Perhaps this can also be done with tidymodels hover I have yet to try them.

EDIT: to answer questions in the comments.

In order to fully grasp mlr3 I advise you to read the book as well as tutorials for each of the accessory packages.

In the above example the number of PCA dimensions retained for each of the data sets was tuned jointly with the cp hyper-parameter. This was defined in this line:

ps <- ParamSet$new(list(
  ParamDbl$new("classif.rpart.cp", lower = 0, upper = 1),
  ParamInt$new("pca1.rank.",  lower = 1, upper = 2),
  ParamInt$new("pca2.rank.",  lower = 1, upper = 2)
)) 

So for pca1, the algorithm could pick 1 or 2 pc to retain (I set it that way since there are only two features in each data set)
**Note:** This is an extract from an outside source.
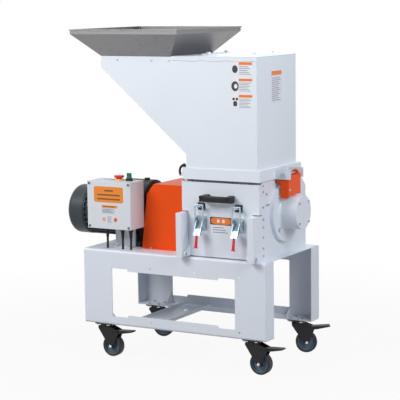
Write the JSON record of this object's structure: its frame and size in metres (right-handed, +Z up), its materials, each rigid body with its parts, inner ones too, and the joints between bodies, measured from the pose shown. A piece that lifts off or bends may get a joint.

If you do not want to tune the number of dimensions in order to optimize performance then you could define the pipeop like this:

pos1 %>>%
  mlr_pipeops$get("scale", id = "scale1") %>>%
  mlr_pipeops$get("pca", id = "pca1", param_vals = list(rank. = 1)) -> pr1

in that case you should omit it from the parameter set:

ps <- ParamSet$new(list(
  ParamDbl$new("classif.rpart.cp", lower = 0, upper = 1)
))

As far as I know the variance explained can not be tweaked currently just the number of retained dimensions for pca transformation.

To change the predict type one can define a learner:

learner <- mlr_pipeops$get("learner",
                            learner = mlr_learners$get("classif.rpart"))

and set the predict type:

learner$learner$predict_type <- "prob"

and then create the graph:

graph <- piper %>>%
  learner

To acquire performance for each hyper parameter combination:

instance$archive(unnest = "params")

To acquire predictions for each hyper parameter combination:

lapply(as.list(instance$archive(unnest = "params")[,"resample_result"])$resample_result,
       function(x) x$predictions())

To acquire predictions for best hyper-parameter combination:

instance$best()$predictions()

If you would like it in the form of a data frame:

do.call(rbind,
        lapply(instance$best()$predictions(),
               function(x) data.frame(x$data$tab,
                                      x$data$prob)))

probably there are some accessory functions that make this easier I just haven't played enough.